Rondon won't be removed from his closer role because he was pitching poorly -- he has 48 strikeouts, five walks and a 1.95 ERA -- though as I documented last week, he has been shaky in close games. His fastball/slider combo is death to right-handed batters, who have a meager .379 OPS against him. He isn't as dominant against lefties (.611 OPS), so now Maddon can mix and match if desired.

Strop has one of the nastiest sliders in the game, and Montgomery throws 94 mph from the left side, with a four-pitch arsenal that has made him reasonably effective against right-handed batters. Edwards throws 95 with a mean curveball. The additional depth gives Maddon another bonus: He won't have to ride his starters as hard, and he can conserve their workloads so they'll be stronger in October.

The Nationals and Dodgers share the best bullpen ERAs in the National League (and the majors) at 2.98, but are you taking Jonathan Papelbon/Shawn Kelley/Felipe Rivero/Oliver Perez/Blake Treinen over the Cubs' late-game group? There's a reason the Nationals were pursuing Chapman. Dodgers closer Kenley Jansen has dominant peripheral numbers with a .153 average and a 56/7 strikeout-to-walk ratio, but he has blown five saves. His poor record in close games is reflected in win probability added, in which he ranks 33rd among relievers. The Mets have a 3.10 bullpen ERA, and Jeurys Familia hasn't blown a save all season, but the team's season bullpen line is basically identical to the Cubs':

Cubs: .213/.301/.354, .291 wOBA, 24.6 percent K rate, 10.1 percent BB rate

Mets: .226/.297/.358, .291 wOBA, 24.9 perecent K rate, 8.8 percent BB rate

With Chapman, Montgomery and Edwards in the mix, I would take the Cubs' pen moving forward.

Back to the question: If the Cubs have the league's best bullpen -- in an era in which the Royals have shown you can ride a dominant bullpen to a World Series crown -- on top of the best rotation (3.04 ERA to Washington's second-best 3.43), are they now unbeatable?

Before answering, I thought I'd look at the teams with the best bullpens in recent years and how they fared in the playoffs. I used win probability added (available on FanGraphs) to pick the top three from each season.

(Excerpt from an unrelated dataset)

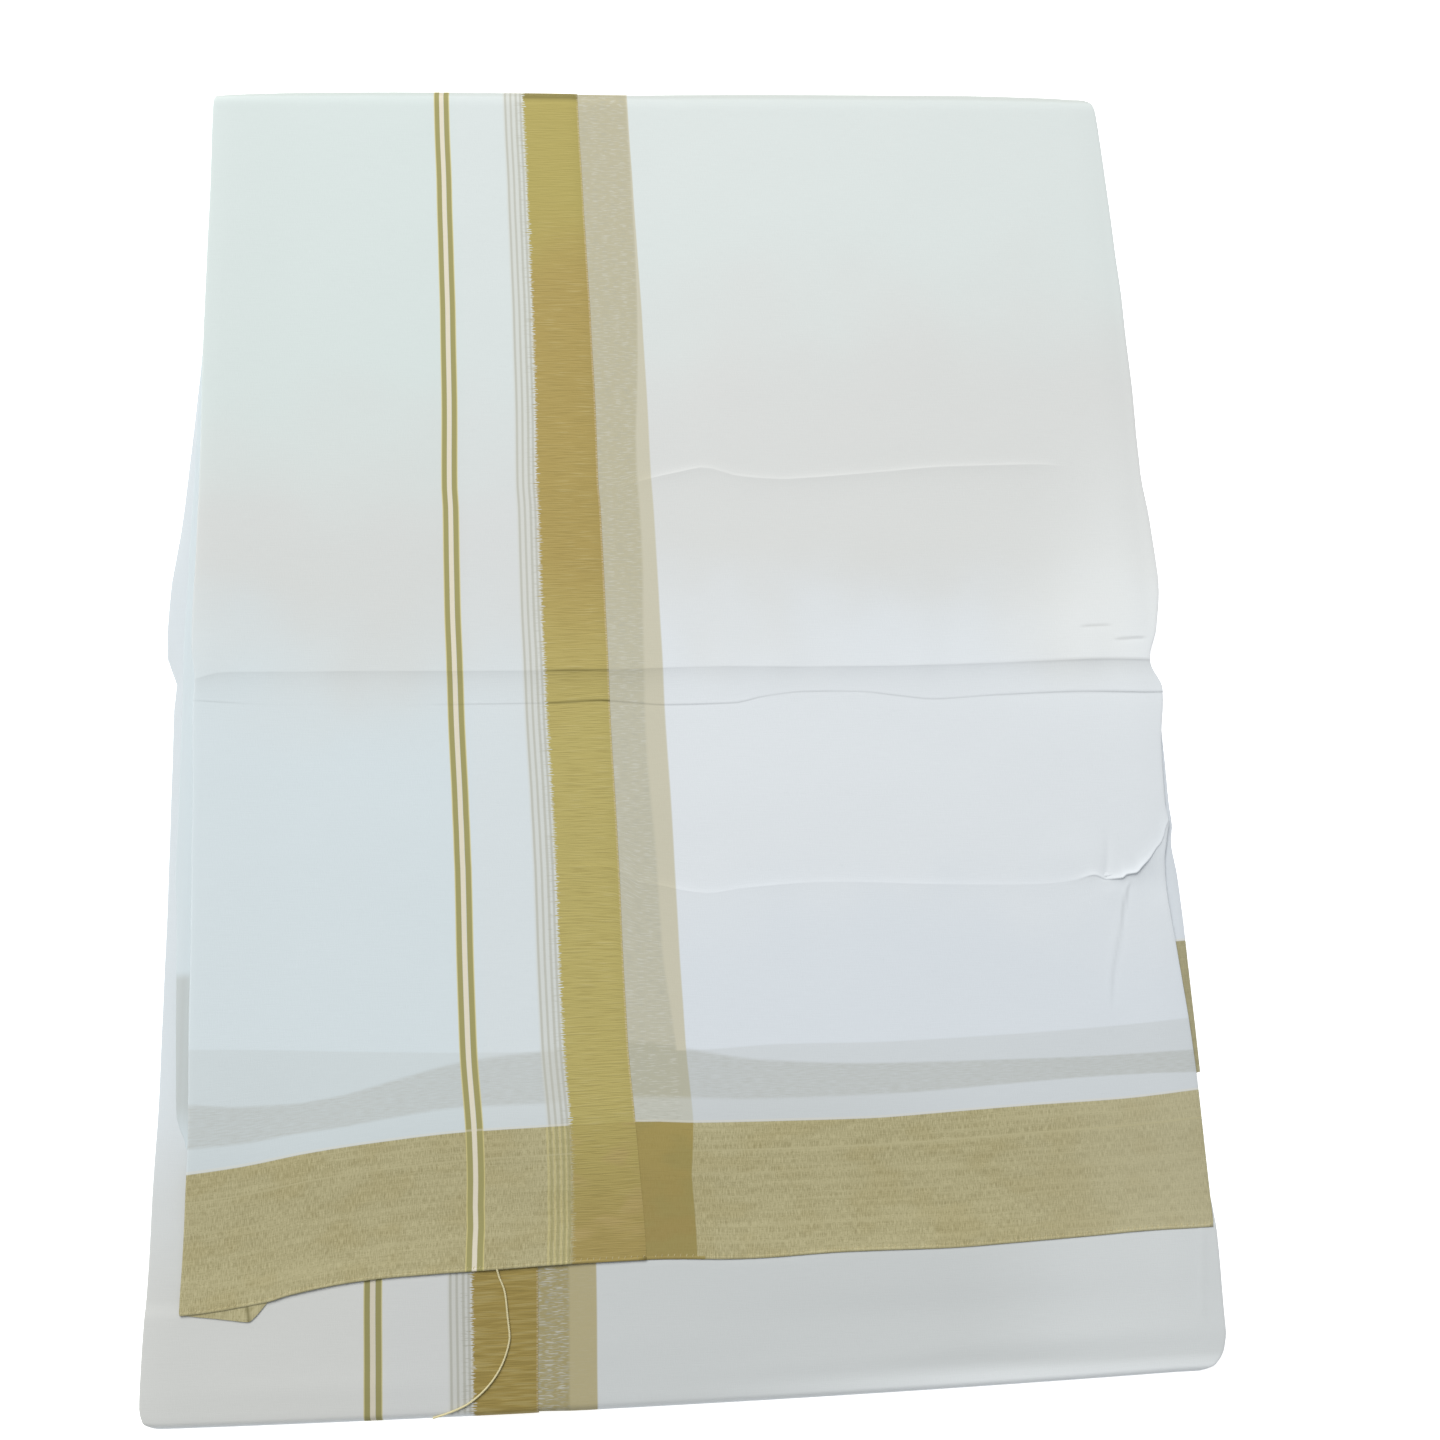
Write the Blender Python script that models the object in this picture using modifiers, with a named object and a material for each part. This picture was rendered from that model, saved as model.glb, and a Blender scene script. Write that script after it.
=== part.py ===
"""A white cotton dhoti with gold borders, folded and laid flat.

The cloth is 1.27 m wide and 3.6 m long. It is doubled selvage to selvage, the selvage side is turned
back over the front as a flap, and the strip is then folded into six lengths of 0.6 m. The lengths
that show are walls of cloth, and the three under them share one rounded core.

The tables are in millimetres and the meshes in metres. X runs across the pack, Y up its length
and Z up from the surface it lies on. The origin is under the middle of the pack.
"""

import math
from collections import namedtuple

import bmesh
import bpy

MM = 0.001

# The pack.
HALF_LENGTH = 301.3
GAP = 0.3
CORE_TOP = 5.4
PLY_WALL = 1.0
SECOND_WALL = 1.3
FLAP_LIFT = 0.6
HEM_WIDTH = 4.0
HEM_WALL = 1.3
RIM_ROUND = 0.35

# Height of each stretch's upper side over the thick, left half of the pack.
LOWER_FACE_TOP = CORE_TOP + GAP + PLY_WALL
LOWER_FLAP_TOP = LOWER_FACE_TOP + GAP + PLY_WALL
SECOND_TOP = LOWER_FLAP_TOP + GAP + SECOND_WALL
FRONT_FACE_TOP = SECOND_TOP + GAP + PLY_WALL
FRONT_FLAP_TOP = FRONT_FACE_TOP + FLAP_LIFT + PLY_WALL

# The front sinks where the lower flap under it ends, and again past the second length's hem.
FLAP_SAG = PLY_WALL + GAP
SAG_LEFT = -62.0
SAG_RIGHT = 8.0
HEM_STEP = SECOND_WALL + GAP
STEP_START = -181.0
STEP_END = -196.0

# The sides of the pack round off over their last few millimetres.
SIDE = 222.0
SIDE_ROUND = 14.0
SIDE_DROP = 1.2

# Hems: the front one hangs lower at its left end and rises at its right end.
FRONT_HEM = -247.0
SECOND_HEM = -180.0
BOW_START = -110.0
BOW_FULL = -190.0
LEFT_BOW = 12.0
LEFT_BOW_FROM = -95.0
LEFT_BOW_TO = -208.0
RIGHT_BOW = 3.5
RIGHT_BOW_FROM = 112.0
RIGHT_BOW_TO = 220.0

# Selvages, the free edges of the flaps.
SELVAGE_AT_FOLD = -41.2
SELVAGE_AT_HEM = -20.5
LOWER_SELVAGE = -64.7

# The front turns down over the top edge, and the lower length over the bottom edge.
NOSE_REACH = 6.0
TOP_NOSE_FOOT = 3.3
BOTTOM_NOSE_FOOT = 0.0
NOSE_TURNS = (25.0, 50.0, 80.0, 110.0, 140.0, 168.0)
NOSE_INSET = 1.5
NOSE_INSET_START = 4.0
NOSE_INSET_RUN = 20.0
FACE_START = 3.5
FLAP_EDGE_DROP = 1.45
FLAP_EDGE_ROUND = 3.2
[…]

1. Pirates -- lost wild-card game

2. Royals -- won World Series

3. Cardinals -- lost division series


1. Padres -- missed playoffs

2. Royals -- lost World Series

3. Orioles -- lost ALCS


1. Pirates -- lost division series

2. Rangers -- missed playoffs

3. Braves -- lost division series


1. Orioles -- lost division series

2. Rays -- missed playoffs

3. A's -- lost division series


1. Braves -- missed playoffs

2. Yankees -- lost division series

3. Red Sox -- missed playoffs

Here's where the World Series teams ranked in bullpen WPA:

2015: Royals (second) over Mets (13th)

2014: Giants (11th) over Royals (second)

2013: Red Sox (13th) over Cardinals (10th)

2012: Giants (15th) over Tigers (17th)

2011: Cardinals (27th) over Rangers (25th)

There's no doubt a bullpen can make the difference, as witnessed in last year's World Series, which turned in Game 1 when Familia blew the ninth-inning lead. But teams with bad and mediocre pens have won as well, and teams with great bullpens have melted down in October. It's all about getting hot at the right time. As good as Chapman is, he has never had a save opportunity in the postseason.

But the Cubs are undoubtedly better now than they were yesterday. They not only added Chapman but also kept him from going to another team. They seem back on track with three straight series wins. Getting Dexter Fowler back will help the offense. Anthony Rizzo and Kris Bryant are MVP candidates. The Cubs aren't unbeatable, but they again look like the team to beat.